Proceedings of the
8th International Symposium on Geotechnical Safety and Risk (ISGSR)
14 – 16 December 2022, Newcastle, Australia
Editors: Jinsong Huang, D.V. Griffiths, Shui-Hua Jiang, Anna Giacomini, Richard Kelly
doi:10.3850/978-981-18-5182-7_01-003-cd

Probabilistic Characterization of 3D Non-Stationary Spatial Variability from Limited Boreholes Using Bayesian Supervised Learning

Yue Hu1,a,b and Yu Wang2

1Department of Civil and Environmental Engineering, National University of Singapore, Lower Kent Ridge Road, Singapore.

ayuehu@nus.edu.sg

byuehu47-c@my.cityu.edu.hk

2Department of Architecture and Civil Engineering, City University of Hong Kong, Tat Chee Avenue, Hong Kong, China.

yuwang@cityu.edu.hk

ABSTRACT

Natural geomaterials are affected by many spatially varying factors during complex geological formation process and exhibit spatial variability and heterogeneity in three-dimensional (3D) space. Real geotechnical structures always interact with geomaterials with 3D spatial variability. However, in engineering practice, due to the limitation of investigation borehole number and the complex nature of geomaterials properties, it is challenging to fully characterize the 3D spatial variability. This challenge can be exacerbated when the layout of sparse boreholes has irregular spacing and the concerned spatial variability shows highly non-linear non-stationary features.

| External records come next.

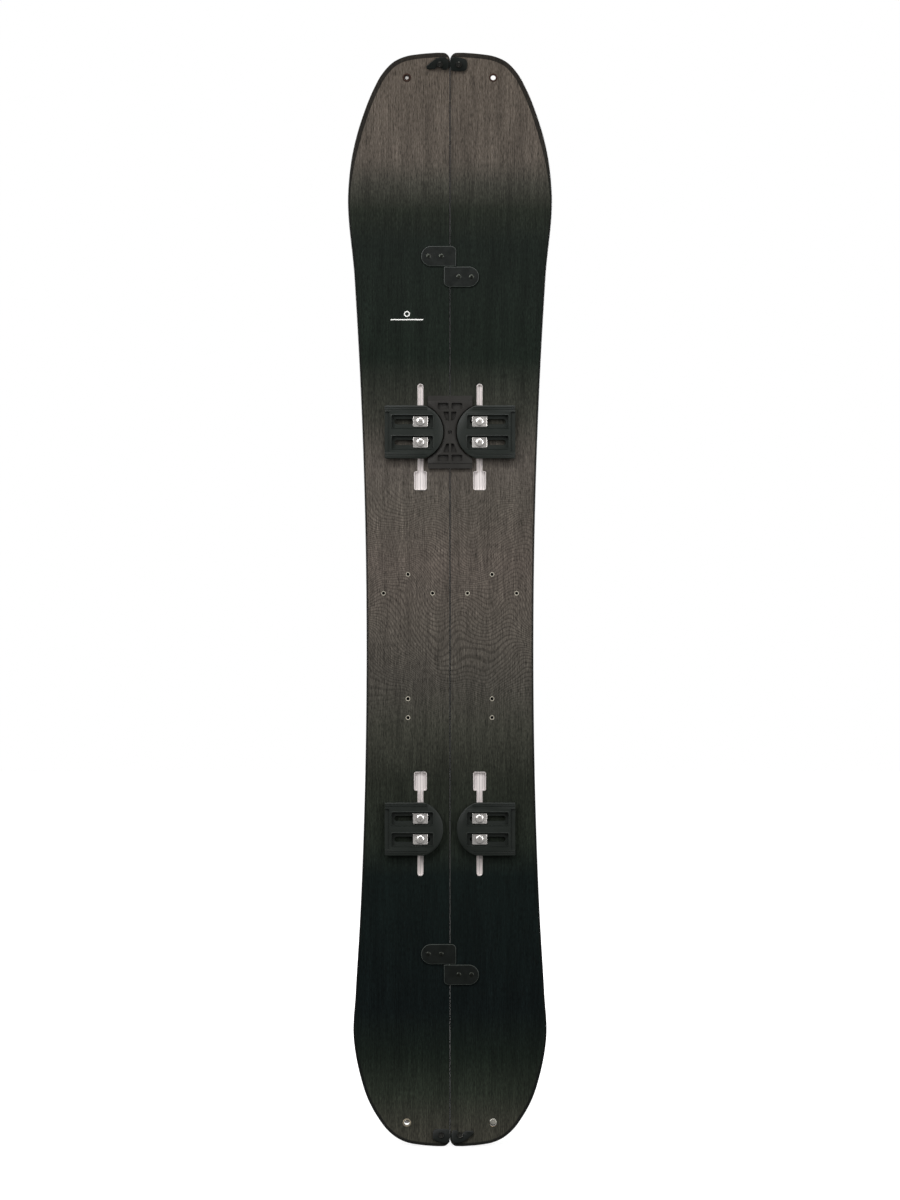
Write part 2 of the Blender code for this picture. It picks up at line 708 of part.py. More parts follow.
def puck_outline(half_height, inset):
    """Plan of a right-hand puck about its centre line: straight outer end, round seam end."""
    radius = PUCK_ARC_RADIUS - inset
    centre = PUCK_INNER_X + PUCK_ARC_RADIUS
    lean = math.asin(half_height / radius)
    round_end = arc((centre, 0), radius, math.pi + lean, math.pi - lean, 12)
    outer = PUCK_OUTER_X - inset
    return [(outer, -half_height)] + round_end + [(outer, half_height)]


def make_puck(end, side_name):
    side = SIDES[side_name]
    frame = top_frame(PUCK_Z[end])
    puck = slab(
        f"{side_name}_{end}_puck", mirrored(puck_outline(PUCK_HALF, 0), side),
        RAIL_UNDERSIDE, PUCK_HEIGHT, "nylon",
    )
    place(puck, frame)
    foot = slab(
        f"{side_name}_{end}_puck_foot",
        mirrored(puck_outline(PUCK_WAIST_HALF, PUCK_FOOT_INSET), side),
        GAP, RAIL_UNDERSIDE + PAST, None,
    )
    place(foot, frame)
    boolean(puck, foot, "UNION")
    pockets, slots = [], []
    near, far = POCKET_X
    for offset in (-SCREW_PITCH / 2, SCREW_PITCH / 2):
        across = tuple(sorted((side * near, side * far)))
        inside = tuple(sorted((side * (near + SLOT_END), side * (far - SLOT_END))))
        along = (offset - POCKET_HALF, offset + POCKET_HALF)
        slot_along = (offset - SLOT_HALF, offset + SLOT_HALF)
        pockets.append((across, along, (POCKET_FLOOR, PUCK_HEIGHT + PAST)))
        slots.append((inside, slot_along, (-PAST, POCKET_FLOOR + PAST)))
    for label, boxes in (("pockets", pockets), ("slots", slots)):
        cutter = blocks(f"{side_name}_{end}_puck_{label}", boxes)
        place(cutter, frame)
        boolean(puck, cutter)
    lines = []
    for edge in (-1, 1):
        along = tuple(sorted(edge * (PUCK_HALF - inwards) for inwards in RAIL_LINE))
        across = tuple(sorted((side * RAIL_LINE_START, side * (PUCK_OUTER_X + PAST))))
        lines.append((across, along, (PUCK_HEIGHT - RAIL_LINE_DEPTH, PUCK_HEIGHT + PAST)))
    rail_lines = blocks(f"{side_name}_{end}_puck_rail_lines", lines)
    place(rail_lines, frame)
    boolean(puck, rail_lines)
    for number, offset in enumerate((SCREW_PITCH / 2, -SCREW_PITCH / 2), 1):
        make_puck_screw(f"{side_name}_{end}_puck", number, PUCK_Z[end] + offset, side * TRACK_X)


def make_puck_screw(prefix, number, z, x):
    frame = top_frame(z, x)
    half_x, half_y = (size / 2 for size in WASHER_SIZE)
    low = POCKET_FLOOR + GAP
    high = low + WASHER_THICKNESS
    corners = [(-half_x, -half_y), (half_x, -half_y), (half_x, half_y), (-half_x, half_y)]
    washer = slab(f"{prefix}_washer_{number}", corners, low, high, "bright_steel")
    place(washer, frame)
    hole = (0, 0, SCREW_SHANK_RADIUS + GAP, 0, THROUGH)
    bore = drills(f"{prefix}_washer_bore_{number}", [hole])
    place(bore, frame)
    boolean(washer, bore)
    head = high + GAP
    top = head + SCREW_HEAD_HEIGHT
    recess = top - SCREW_RECESS_DEPTH
    shank_end = TRACK_FLOOR + GAP - TRACK_DEPTH
    profile = [
        (0, recess), (0.0021, recess), (0.0024, top), (0.0046, top),
        (SCREW_HEAD_RADIUS, top - 0.0014), (SCREW_HEAD_RADIUS, head),
        (SCREW_SHANK_RADIUS, head), (SCREW_SHANK_RADIUS, shank_end), (0, shank_end),
    ]
    place(turned(f"{prefix}_screw_{number}", profile, "bright_steel"), frame)


def make_jig():
    """The guide between the two front pucks, which sets their gap and angle."""
    radius = PUCK_ARC_RADIUS + JIG_CLEARANCE
    centre = PUCK_INNER_X + PUCK_ARC_RADIUS
    lean = math.acos((centre - JIG_HALF_WIDTH) / radius)
    right = arc((centre, 0), radius, math.pi + lean, math.pi - lean, 10)
    left = arc((-centre, 0), radius, lean, -lean, 10)
    outline = [(JIG_HALF_WIDTH, -JIG_HALF_LENGTH)] + right
    outline += [(JIG_HALF_WIDTH, JIG_HALF_LENGTH), (-JIG_HALF_WIDTH, JIG_HALF_LENGTH)]
    outline += left + [(-JIG_HALF_WIDTH, -JIG_HALF_LENGTH)]
    jig = slab("puck_jig", outline, GAP, JIG_HEIGHT, "nylon")
    frame = top_frame(PUCK_Z["front"])
    place(jig, frame)
    recesses = []
    depth = (JIG_RECESS_FLOOR, JIG_HEIGHT + PAST)
    across, along = JIG_END_RECESS
    half_width, inner_along = JIG_INNER_RECESS
    for edge in (-1, 1):
        for side in SIDES.values():
            x_range = tuple(sorted(side * x for x in across))
            recesses.append((x_range, tuple(sorted(edge * y for y in along)), depth))
        inner = tuple(sorted(edge * y for y in inner_along))
        recesses.append(((-half_width, half_width), inner, depth))
    hole = (-JIG_HOLE_HALF, JIG_HOLE_HALF)
    recesses.append((hole, hole, (-PAST, JIG_HEIGHT + PAST)))
    cutter = blocks("puck_jig_recesses", recesses)
    place(cutter, frame)
    boolean(jig, cutter)


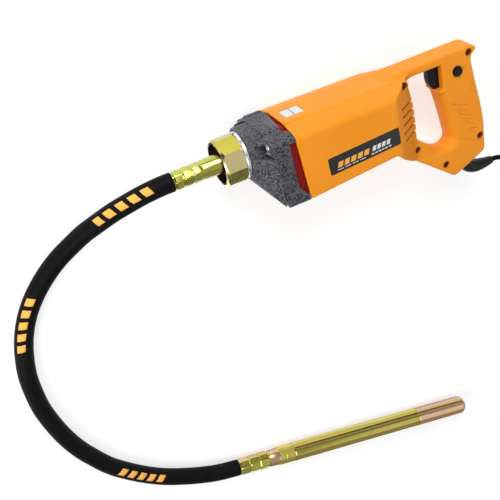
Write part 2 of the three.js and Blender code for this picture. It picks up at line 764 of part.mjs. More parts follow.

Even the commonly used conventional geostatistical tools can hardly tackle this situation because the associated parameters, e.g., 3D non-stationary trend function, correlation structures along three different directions, are difficult to determine in the presence of limited borehole data. This paper aims to present a novel Bayesian supervised learning (BSL) method to resolve this challenge. Characterization of 3D spatial variability is formulated as a supervised learning problem and is solved under Bayesian framework. Interpretation uncertainty is quantified automatically. The BSL is non-parametric and data-driven. It bypasses the trend function determination and correlation structures estimation processes. The performance of BSL can evolve with the borehole number. The BSL method is illustrated using a highly non-linear non-stationary and anisotropic example. The results show the BSL can properly learn the spatial variability from limited borehole data and quantify associated uncertainty. By leveraging the sparsity-enhanced framework of BSL, the computational effort in 3D is feasible for personal computer.

Keywords: spatial variability, digital geological models, sparse data, machine learning, compressed sensing.